*WRITTEN TASK*: Take every line that has the string "bodies" and copy it out.

*PROVIDED DATA*:

** Start **

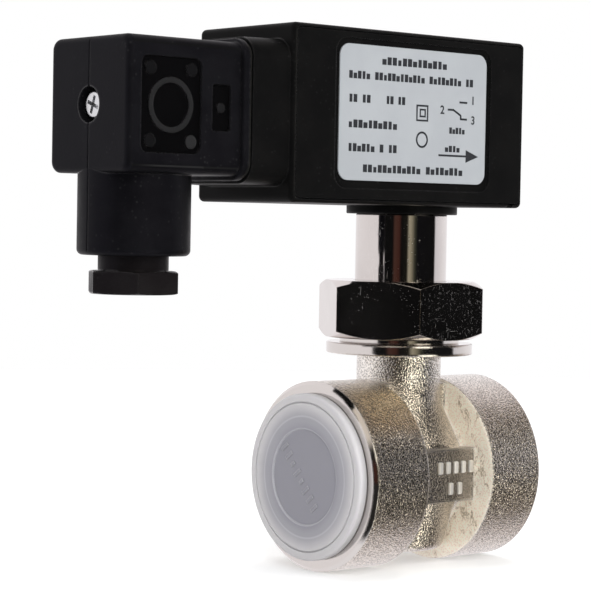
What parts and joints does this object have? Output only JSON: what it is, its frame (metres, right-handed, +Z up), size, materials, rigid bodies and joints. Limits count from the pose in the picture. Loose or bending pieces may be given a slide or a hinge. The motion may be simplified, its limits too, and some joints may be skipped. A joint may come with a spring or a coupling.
{
  "type": "flow switch",
  "caption": "Paddle flow switch: threaded pipe tee, union nut and stem carrying a black switch housing with a square cable plug.",
  "frame": {"origin": "the point where the pipe axis meets the branch axis", "axes": "+X along the pipe in the direction of flow, out of the open outlet port; +Z up the branch towards the switch head; the label faces -Y"},
  "size_m": [0.1094, 0.0408, 0.1151],
  "materials": {
    "nickel_cast": "bead-blasted nickel plate on forged brass",
    "nickel_polished": "polished nickel plate",
    "steel": "stainless steel, bright",
    "zinc": "bright zinc plate",
    "brass": "turned brass",
    "silvered_copper": "tin-plated contact brass",
    "black_housing": "glass-filled polyamide, satin black",
    "black_plug": "glass-filled polyamide, satin blue-black",
    "grey_insulator": "thermoplastic insulator, dark grey",
    "switch_red": "phenolic switch case",
    "milky_plastic": "translucent polyethylene",
    "rubber": "black nitrile rubber",
    "fibre_gasket": "compressed fibre gasket",
    "label": "printed polyester film",
    "lead_black": "PVC insulation, black",
    "lead_blue": "PVC insulation, blue",
    "lead_brown": "PVC insulation, brown"
  },
  "bodies": {
    "tee": {"tee_body": "nickel_cast", "branch_gasket": "fibre_gasket"},
    "inlet_cap": {"inlet_cap": "milky_plastic"},
    "union_nut": {"union_nut": "nickel_polished"},
    "head": {"stem": "nickel_polished", "collar": "black_housing", "stem_locknut": "brass", "bearing_block": "brass", "pivot_pin": "steel", "bellows": "brass", "switch_case": "switch_red", "switch_terminals": "silvered_copper", "switch_screws": "zinc", "switch_nuts": "zinc", "switch_frame": "zinc", "return_spring": "steel", "setpoint_screw": "brass", "setpoint_nut": "brass", "switch_housing": "black_housing", "cover_seal": "rubber", "front_cover": "black_housing", "rating_label": "label", "contact_base": "grey_insulator", "contact_blades": "silvered_copper", "earth_blade": "silvered_copper", "base_screws": "zinc", "plug_gasket": "rubber", "lead_common": "lead_black", "lead_closing": "lead_brown", "lead_opening": "lead_blue"},
    "lever": {"paddle": "steel", "paddle_rivets": "steel", "lever_rod": "steel", "lever_head": "brass", "clamp_screw": "zinc", "contact_screw": "brass", "contact_nut": "brass"},
    "leaf": {"switch_leaf": "steel"},
    "plunger": {"switch_plunger": "grey_insulator"},
    "plug": {"plug_housing": "black_plug", "contact_carrier": "grey_insulator", "terminal_screws": "zinc", "screw_seal": "rubber", "gland_washer": "steel", "gland_seal": "rubber"},
    "plug_screw": {"plug_screw": "zinc"},
    "gland_nut": {"gland_nut": "black_plug"}
  },
  "joints": [
    {"name": "head_swivel", "type": "hinge", "parent": "tee", "child": "head", "pos_m": [0, 0, 0.0369], "axis": [0, 0, 1], "continuous": true},
    {"name": "union_nut_turn", "type": "hinge", "parent": "tee", "child": "union_nut", "pos_m": [0, 0, 0.03565], "axis": [0, 0, 1], "continuous": true},
    {"name": "cap_pull", "type": "slide", "parent": "tee", "child": "inlet_cap", "axis": [-1, 0, 0], "range_m": [0, 0.03]},
    {"name": "paddle_swing", "type": "hinge", "parent": "head", "child": "lever", "pos_m": [0, 0, 0.05], "axis": [0, -1, 0], "range_deg": [0, 4], "stiffness_Nm_per_rad": 0.13, "springref_deg": -2.86, "deforming": ["bellows", "return_spring"]},
    {"name": "leaf_swing", "type": "hinge", "parent": "head", "child": "leaf", "pos_m": [-0.008, 0.0003, 0.0658], "axis": [0, -1, 0], "range_deg": [0, 8.4]},
    {"name": "plunger_press", "type": "slide", "parent": "head", "child": "plunger", "axis": [-1, 0, 0], "range_m": [0, 0.00051]},
    {"name": "plug_pull", "type": "slide", "parent": "head", "child": "plug", "axis": [-1, 0, 0], "range_m": [0, 0.03]},
    {"name": "plug_screw_turn", "type": "hinge", "parent": "plug", "child": "plug_screw", "pos_m": [-0.0834, 0, 0.0765], "axis": [-1, 0, 0], "continuous": true},
    {"name": "gland_nut_turn", "type": "hinge", "parent": "plug", "child": "gland_nut", "pos_m": [-0.073, 0, 0.0418], "axis": [0, 0, 1], "continuous": true}
  ],
  "couplings": [
    {"joint": "leaf_swing", "follows": "paddle_swing", "ratio": 2.09},
    {"joint": "plunger_press", "follows": "paddle_swing", "m_per_rad": 0.00719}
  ]
}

** End **

*WRITTEN ANSWER*:
What parts and joints does this object have? Output only JSON: what it is, its frame (metres, right-handed, +Z up), size, materials, rigid bodies and joints. Limits count from the pose in the picture. Loose or bending pieces may be given a slide or a hinge. The motion may be simplified, its limits too, and some joints may be skipped. A joint may come with a spring or a coupling.
  "bodies": {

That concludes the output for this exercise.